I wish all of us could see people the way Jonah did—that we are better off in a fish’s belly with God, than in a mansion without Him.  

Jonah looked forward.

      Jonah repented of his running from God.  Repentance is not a feeling of remorse, nor is it detailed recollection of past wrongs, but it is a decision about the future. Repentance is a decision to change our direction in life.  Repentance is not tied to our feelings of guilt, but to our experience of hope.  It is saying, “I am not the man I was. I can be better.”

Jonah realized if God was keeping him alive in that fish, then he must have a plan for his life. It was not God’s will that he would die in the fish, but that he would survive and do something with his life.
We were created to do something for Christ, not to die in despair. God has a plan for us, which includes making a difference in life. We all do something different, but as long as we are alive, He can still use us.  

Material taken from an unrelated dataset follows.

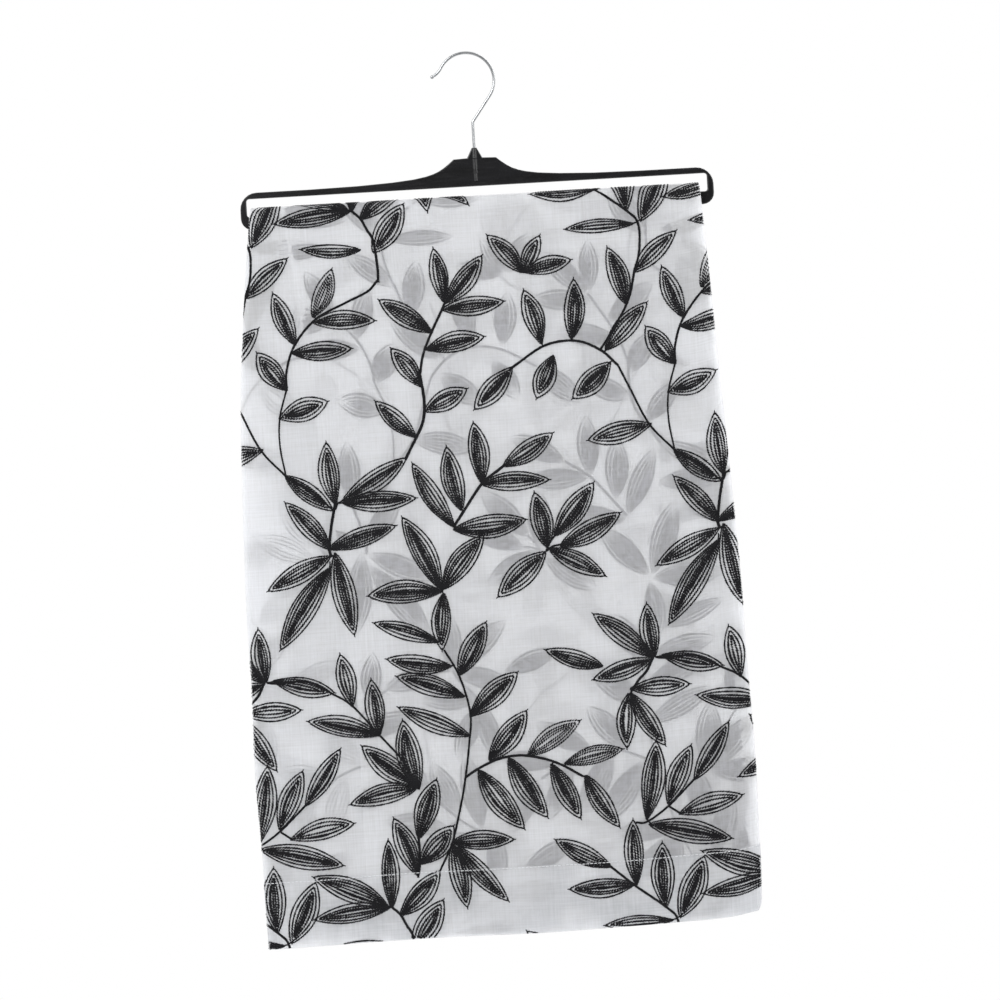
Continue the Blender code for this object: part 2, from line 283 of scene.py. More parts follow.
# ---------------------------------------------------------------- cloth course
def smooth(t):
    t = np.clip(t, 0.0, 1.0)
    return t * t * (3.0 - 2.0 * t)


def read_rows(rows, key, column):
    table = np.array(rows, float)
    xs, ys = table[:, 0], table[:, column]
    low = np.maximum(np.arange(len(xs)) - 1, 0)
    high = np.minimum(np.arange(len(xs)) + 1, len(xs) - 1)
    slope = (ys[high] - ys[low]) / (xs[high] - xs[low])
    key = np.clip(key, xs[0], xs[-1])
    i = np.clip(np.searchsorted(xs, key, side="right") - 1, 0, len(xs) - 2)
    span = xs[i + 1] - xs[i]
    t = (key - xs[i]) / span
    return (
        (2.0 * t**3 - 3.0 * t**2 + 1.0) * ys[i]
        + (t**3 - 2.0 * t**2 + t) * span * slope[i]
        + (3.0 * t**2 - 2.0 * t**3) * ys[i + 1]
        + (t**3 - t**2) * span * slope[i + 1]
    )


def swell(side, across, depth):
    total = np.zeros_like(depth)
    for row_side, row_across, row_depth, reach, out in SWELL_ROWS:
        if row_side == side:
            dx = (across - row_across) * 0.350
            dz = depth - row_depth
            total = total + out * np.exp(-(dx * dx + dz * dz) / (reach * reach))
    return total * smooth((depth - BAR_CENTRE) / 0.060)


def creases(side, x, depth):
    total = np.zeros_like(depth)
    for row_side, x1, d1, x2, d2, width, out in CREASE_ROWS:
        if row_side == side:
            run = np.array((x2 - x1, d2 - d1))
            long = float(np.hypot(*run))
            run /= long
            along = (x - x1) * run[0] + (depth - d1) * run[1]
            off = (x - x1) * run[1] - (depth - d1) * run[0]
            ends = smooth(along / 0.045) * smooth((long - along) / 0.045)
            total = total + out * ends * np.exp(-(off / width) ** 2)
    # the cloth's own slow waver between them
    total = total + 0.00016 * np.sin(x * 71.0 + 1.3 * np.sin(depth * 23.0)) * np.sin(depth * 37.0 + 0.8)
    total = total + 0.00010 * np.sin(x * 167.0 + depth * 55.0 + 2.0 * np.sin(depth * 41.0))
    return total * smooth((depth - BAR_CENTRE) / 0.040)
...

My mentor in the ministry was a man named Dr. Robert Marshburn. When he was about my age, he suffered a massive heart attack, and almost died.  He recovered, though and went on to enjoy several productive years of ministry.  Dr. Marshburn told me that he was lying in the bed feeling fretful and anxious. Then a verse came to him that became his life verse from that point on—Jeremiah 29: 11, “For I know the plans I have for you,’ declares the Lord, ‘plans to prosper you and not to harm you, plans to give you hope and a future.” That heart attack was his Jonah experience. Whether it’s a heart attack or a shark attack, we all come to a point of decision whether or not we will embrace God’s salvation or perish in despair.

God has a plan and a purpose for your life. Embrace that purpose and trust in Him.